Source: Synthetic Computers at Scale for Long-Horizon Productivity Simulation

Also Worth Noting
Today's Observation
Three papers from completely different angles converged on the same point today, each pinning a different location. Eywa sees it this way: forcing mature domain foundation models like protein structure and physics simulation through natural language strips structural information the LLM can't reconstruct, so the agent loop has to cede control and treat non-language structured prediction as a first-class citizen. The visual generation taxonomy paper frames it differently: scaling appearance mapping further can't sustain spatial consistency, persistent state, or physical interaction, and the next move in visual generation is explicit world state, not more photorealistic pixels. Intern-Atlas pins yet another spot: the surface graph of paper citations doesn't feed AI scientist systems, so the next layer has to model method-to-method evolution explicitly as a graph rather than running more retrieval over citations.
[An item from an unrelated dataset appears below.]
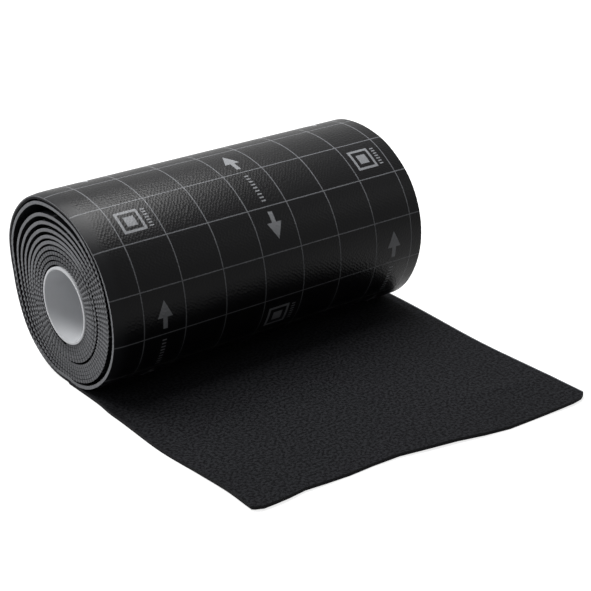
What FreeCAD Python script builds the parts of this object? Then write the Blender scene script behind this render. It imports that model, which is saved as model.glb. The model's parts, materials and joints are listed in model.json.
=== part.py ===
import FreeCAD, Part
import math
import os
import Sketcher

# A roll of lead-free flashing lying on its side, with its free end rolled out flat on the floor.
# X runs along the core tube, +Z is up, and the free end lies towards -Y.
# The origin is on the core's axis, halfway across the width. Millimetres and degrees.

dims = {
    "strip_width": 400.0,      # across the strip, along the roll
    "strip_thickness": 3.3,
    "turn_count": 12,          # turns from the core to the outside
    "turn_gap": 0.5,           # air between two turns where they lie tightest
    "loose_shift": 12.5,       # how far the outermost turn's centre has slackened off the core's axis
    "loose_angle": 61,         # which way it has gone, up from +Y
    "loose_power": 2.5,        # 1 slackens every turn alike, more keeps the inner turns tight
    "end_gap_depth": 6.0,      # how deep the gaps between turns are cut into each end
    "core_bore": 76.0,
    "core_wall": 3.0,
    "core_clearance": 0.1,     # between the core tube and the first turn
    "free_end_near": 323.0,    # reach of the free end from the core's axis, at the near edge
    "free_end_dip": 330.0,     # where its edge starts to run out
    "free_end_peak": 355.0,    # where it reaches furthest
    "free_end_far": 350.0,     # at the far edge
    "dip_place": 160.0,        # how far across the strip the dip and the peak are
    "peak_place": 290.0,
    "wave_radius": 150.0,      # rounding of the dip and the peak
    "corner_radius": 6.0,      # rounding of the free end's two corners
}

doc = FreeCAD.newDocument("flashing_roll")
sheet = doc.addObject("Spreadsheet::Sheet", "Sheet")
for row, (alias, value) in enumerate(dims.items(), start=1):
    sheet.set(f"A{row}", str(value))
    sheet.setAlias(f"A{row}", alias)
doc.recompute()

# Formulas shared by several features, written in the names of the sheet's cells.
half_width = "Sheet.strip_width / 2"
core_radius = "(Sheet.core_bore / 2 + Sheet.core_wall)"
first_turn_radius = f"({core_radius} + Sheet.core_clearance)"
turn_count = dims["turn_count"]


def turn_shift(turn):
    """How far this turn's centre lies off the core's axis."""
    return f"Sheet.loose_shift * ({turn - 1} / (Sheet.turn_count - 1)) ^ Sheet.loose_power"


def turn_inside(turn):
    """Radius of a turn's inner face."""
    laid = f"{turn - 1} * (Sheet.strip_thickness + Sheet.turn_gap)"
    return f"{first_turn_radius} + {laid} + {turn_shift(turn)}"


def turn_outside(turn):
    """Radius of a turn's outer face."""
    return f"{turn_inside(turn)} + Sheet.strip_thickness"


roll_radius = f"({turn_outside(turn_count)})"
roll_centre_y = "Sheet.loose_shift * cos(Sheet.loose_angle)"
roll_centre_z = "Sheet.loose_shift * sin(Sheet.loose_angle)"
floor_level = f"{roll_centre_z} - {roll_radius}"


def value_of(formula):
    """The number that a formula gives, for a sketch's first draft."""
    result = doc.getObject("Sheet").evalExpression(formula)
    return float(getattr(result, "Value", result))


def add_sketch(body, name, plane_role, offsets):
    """A sketch on one of the body's own origin planes, moved by formulas along the sketch's axes."""
    sketch = body.newObject("Sketcher::SketchObject", name)
    plane = next(item for item in body.Origin.OriginFeatures if item.Role == plane_role)
    sketch.AttachmentSupport = [(plane, "")]
    sketch.MapMode = "FlatFace"
    for axis, formula in offsets.items():
        sketch.setExpression(f"AttachmentOffset.Base.{axis}", formula)
    return sketch


def fix_point(sketch, name, geometry, point, formulas):
    """Hold a point of a sketch at two formulas, measured from the sketch's origin."""
    for kind, formula in zip(("DistanceX", "DistanceY"), formulas):
        target = value_of(formula)
        if abs(target) < 1e-9:
            on_axis = -2 if kind == "DistanceX" else -1
            sketch.addConstraint(Sketcher.Constraint("PointOnObject", geometry, point, on_axis))
            continue
        label = f"{name}_{kind[-1].lower()}"
        if target > 0:
            ends = (-1, 1, geometry, point)
        else:
            ends = (geometry, point, -1, 1)
            formula = f"-({formula})"
        index = sketch.addConstraint(Sketcher.Constraint(kind, *ends, abs(target)))
        sketch.renameConstraint(index, label)
        sketch.setExpression(f"Constraints.{label}", formula)


def add_circle(sketch, name, centre, radius):
    middle = FreeCAD.Vector(value_of(centre[0]), value_of(centre[1]), 0)
    circle = Part.Circle(middle, FreeCAD.Vector(0, 0, 1), value_of(radius))
    geometry = sketch.addGeometry(circle, False)
    fix_point(sketch, name, geometry, 3, centre)
    index = sketch.addConstraint(Sketcher.Constraint("Radius", geometry, value_of(radius)))
    sketch.renameConstraint(index, f"{name}_radius")
    sketch.setExpression(f"Constraints.{name}_radius", radius)


def add_outline(sketch, corners):
    """A closed outline of straight edges through named corners."""
    names = list(corners)
    places = [FreeCAD.Vector(value_of(x), value_of(y), 0) for x, y in corners.values()]
    edges = []
    for start, end in zip(places, places[1:] + places[:1]):
        edges.append(sketch.addGeometry(Part.LineSegment(start, end), False))
    for edge, following in zip(edges, edges[1:] + edges[:1]):
        sketch.addConstraint(Sketcher.Constraint("Coincident", edge, 2, following, 1))
    for name, edge in zip(names, edges):
        fix_point(sketch, name, edge, 1, corners[name])


def add_feature(body, kind, name, grows, **settings):
    """A feature that has to add material, or to remove it, or the script stops."""
    before = body.Shape.Volume if body.Tip else 0.0
    feature = body.newObject(kind, name)
    for setting, value in settings.items():
        if isinstance(value, str) and "Sheet." in value:
            feature.setExpression(setting, value)
        else:
            setattr(feature, setting, value)
    doc.recompute()
    change = body.Shape.Volume - before
    if change == 0 or (change > 0) != grows:
        raise RuntimeError(f"{name} changed the volume by {change:.3f}")
    return feature


def upright_edges(shape, places):
    """Names of the upright edges that stand at the given places."""
    found = []
    for number, edge in enumerate(shape.Edges, start=1):
        top, bottom = edge.Vertexes[0].Point, edge.Vertexes[-1].Point
        if math.hypot(top.x - bottom.x, top.y - bottom.y) > 1e-6:
            continue
        if any(math.hypot(top.x - x, top.y - y) < 1e-6 for x, y in places):
            found.append(f"Edge{number}")
    return found


def add_rounding(body, name, base, corners, radius):
    places = [(value_of(x), value_of(y)) for x, y in corners]
    edges = upright_edges(base.Shape, places)
    if len(edges) != len(places):
        raise RuntimeError(f"{name} found {len(edges)} edges, not {len(places)}")
    feature = body.newObject("PartDesign::Fillet", name)
    feature.Base = (base, edges)
    feature.setExpression("Radius", radius)
    doc.recompute()
    return feature


def make_strip():
    """The whole strip: wound body, bore, free end, and the gaps that show on both ends."""
    body = doc.addObject("PartDesign::Body", "flashing_strip")
    body.Label = "flashing_strip"

    # Turned about the axis that the outermost turn has slackened to.
    section = add_sketch(body, "wound_section", "XZ_Plane",
                         {"y": roll_centre_z, "z": f"-({roll_centre_y})"})
    add_outline(section, {
        "near_axis": (f"-{half_width}", "0 * Sheet.strip_width"),
        "far_axis": (half_width, "0 * Sheet.strip_width"),
        "far_rim": (half_width, roll_radius),
        "near_rim": (f"-{half_width}", roll_radius),
    })
    add_feature(body, "PartDesign::Revolution", "wound_body", True,
                Profile=section, ReferenceAxis=(section, ["H_Axis"]), Angle=360)

    # The free end leaves under the roll and lies flat, cut a little askew.
    corners = {
        "root_near": (f"-{half_width}", roll_centre_y),
        "root_far": (half_width, roll_centre_y),
        "far": (half_width, "-Sheet.free_end_far"),
        "peak": (f"Sheet.peak_place - {half_width}", "-Sheet.free_end_peak"),
        "dip": (f"Sheet.dip_place - {half_width}", "-Sheet.free_end_dip"),
        "near": (f"-{half_width}", "-Sheet.free_end_near"),
    }
    plan = add_sketch(body, "free_end_plan", "XY_Plane", {"z": floor_level})
    add_outline(plan, corners)
    free_end = add_feature(body, "PartDesign::Pad", "free_end", True,
                           Profile=plan, Length="Sheet.strip_thickness")
    waved = add_rounding(body, "free_end_wave", free_end,
                         [corners["peak"], corners["dip"]], "Sheet.wave_radius")
    add_rounding(body, "free_end_corners", waved,
                 [corners["near"], corners["far"]], "Sheet.corner_radius")

    bore = add_sketch(body, "bore_circle", "YZ_Plane", {"z": half_width})
    add_circle(bore, "bore", ("0 * Sheet.core_bore", "0 * Sheet.core_bore"), first_turn_radius)
    add_feature(body, "PartDesign::Pocket", "bore", False,
                Profile=bore, Length="Sheet.strip_width")

    # Each gap is a crescent: its two circles touch but for the turn gap on the tight side.
    for side, place, inwards in (("near", f"-{half_width}", True), ("far", half_width, False)):
        gaps = add_sketch(body, f"{side}_end_gaps", "YZ_Plane", {"z": place})
        for turn in range(1, turn_count):
            for edge, owner, radius in (("inner", turn, turn_outside(turn)),
                                        ("outer", turn + 1, turn_inside(turn + 1))):
                shift = turn_shift(owner)
                centre = (f"{shift} * cos(Sheet.loose_angle)", f"{shift} * sin(Sheet.loose_angle)")
                add_circle(gaps, f"gap{turn}_{edge}", centre, radius)
        add_feature(body, "PartDesign::Pocket", f"{side}_turn_gaps", False,
                    Profile=gaps, Length="Sheet.end_gap_depth", Reversed=inwards)
    return body


def make_core():
    """The tube that the strip is wound on, cut to the strip's width."""
    body = doc.addObject("PartDesign::Body", "core_tube")
    body.Label = "core_tube"
    ring = add_sketch(body, "tube_ring", "YZ_Plane", {})
    middle = ("0 * Sheet.core_bore", "0 * Sheet.core_bore")
    add_circle(ring, "tube_outside", middle, core_radius)
    add_circle(ring, "tube_inside", middle, "Sheet.core_bore / 2")
    add_feature(body, "PartDesign::Pad", "tube", True,
                Profile=ring, Length="Sheet.strip_width", SideType="Symmetric")
    return body


sub_parts = [make_strip(), make_core()]
doc.recompute()

for item in doc.Objects:
    if "Invalid" in item.State or "Error" in item.State:
        raise RuntimeError(f"{item.Name} failed: {item.State}")
for body in sub_parts:
    if body.Shape.isNull() or not body.Shape.isValid() or len(body.Shape.Solids) != 1:
        raise RuntimeError(f"{body.Label} is not one valid solid")

os.makedirs("parts", exist_ok=True)
for body in sub_parts:
    body.Shape.exportStep(f"parts/{body.Label}.step")
    box = body.Shape.BoundBox
    print(f"{body.Label}: {body.Shape.Volume / 1e6:.4f} litres, "
          f"x {box.XMin:.1f} to {box.XMax:.1f}, y {box.YMin:.1f} to {box.YMax:.1f}, "
          f"z {box.ZMin:.1f} to {box.ZMax:.1f}")
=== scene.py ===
import json
from math import cos, pi, radians, sin

import bmesh
import bpy
import numpy as np
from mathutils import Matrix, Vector


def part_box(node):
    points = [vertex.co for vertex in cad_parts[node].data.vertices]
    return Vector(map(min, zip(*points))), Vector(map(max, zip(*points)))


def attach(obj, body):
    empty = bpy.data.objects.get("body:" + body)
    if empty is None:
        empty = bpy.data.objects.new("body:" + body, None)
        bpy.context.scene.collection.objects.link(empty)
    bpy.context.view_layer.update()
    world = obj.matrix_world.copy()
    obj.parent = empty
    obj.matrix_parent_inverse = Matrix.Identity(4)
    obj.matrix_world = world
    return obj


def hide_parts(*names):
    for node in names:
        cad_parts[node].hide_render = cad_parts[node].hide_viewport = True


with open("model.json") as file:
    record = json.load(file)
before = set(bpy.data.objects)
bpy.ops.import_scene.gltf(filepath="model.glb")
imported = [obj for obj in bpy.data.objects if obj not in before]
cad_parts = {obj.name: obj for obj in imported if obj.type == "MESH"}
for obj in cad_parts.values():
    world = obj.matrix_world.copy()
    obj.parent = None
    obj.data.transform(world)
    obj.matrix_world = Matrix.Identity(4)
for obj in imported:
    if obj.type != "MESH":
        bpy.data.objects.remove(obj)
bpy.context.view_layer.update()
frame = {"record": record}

stripLow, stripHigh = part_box("flashing_strip")
tubeLow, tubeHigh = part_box("core_tube")
stripWidth = stripHigh.x - stripLow.x
floorLevel = stripLow.z


def only(obj):           # selects one object and nothing else
    bpy.ops.object.select_all(action="DESELECT")
    obj.select_set(True)
    bpy.context.view_layer.objects.active = obj


def applyModifiers(obj):
    only(obj)
    for modifier in list(obj.modifiers):
        bpy.ops.object.modifier_apply(modifier=modifier.name)


def readPoints(mesh):
    points = np.zeros(len(mesh.vertices) * 3)
    mesh.vertices.foreach_get("co", points)
    return points.reshape(-1, 3)


def smoothStep(value, start, end):
    part = np.clip((value - start) / (end - start), 0, 1)
    return part * part * (3 - 2 * part)


def smoothCurve(points, at):      # passes smoothly through a few points, level at both ends
    x = np.array([p[0] for p in points], float)
    y = np.array([p[1] for p in points], float)
    slope = np.gradient(y, x)
    slope[0] = slope[-1] = 0
    i = np.clip(np.searchsorted(x, at) - 1, 0, len(x) - 2)
    h = x[i + 1] - x[i]
    t = np.clip((at - x[i]) / h, 0, 1)
    return (y[i] * (1 + 2 * t) * (1 - t) ** 2 + slope[i] * h * t * (1 - t) ** 2
            + y[i + 1] * t * t * (3 - 2 * t) + slope[i + 1] * h * t * t * (t - 1))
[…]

Three completely unrelated scopes. Same conclusion: piling on at the surface representation layer (natural language, appearance, citations) won't carry the next step. The work is to surface the structured representation underneath.
Action for teams: Audit your pipeline and find the spot where "more data or a bigger model only buys a few more points." That's usually where the next layer of structure is implicit. The next move is plugging in a domain-specialized model, changing the intermediate representation, or making implicit structure first-class — not scaling more on the same surface.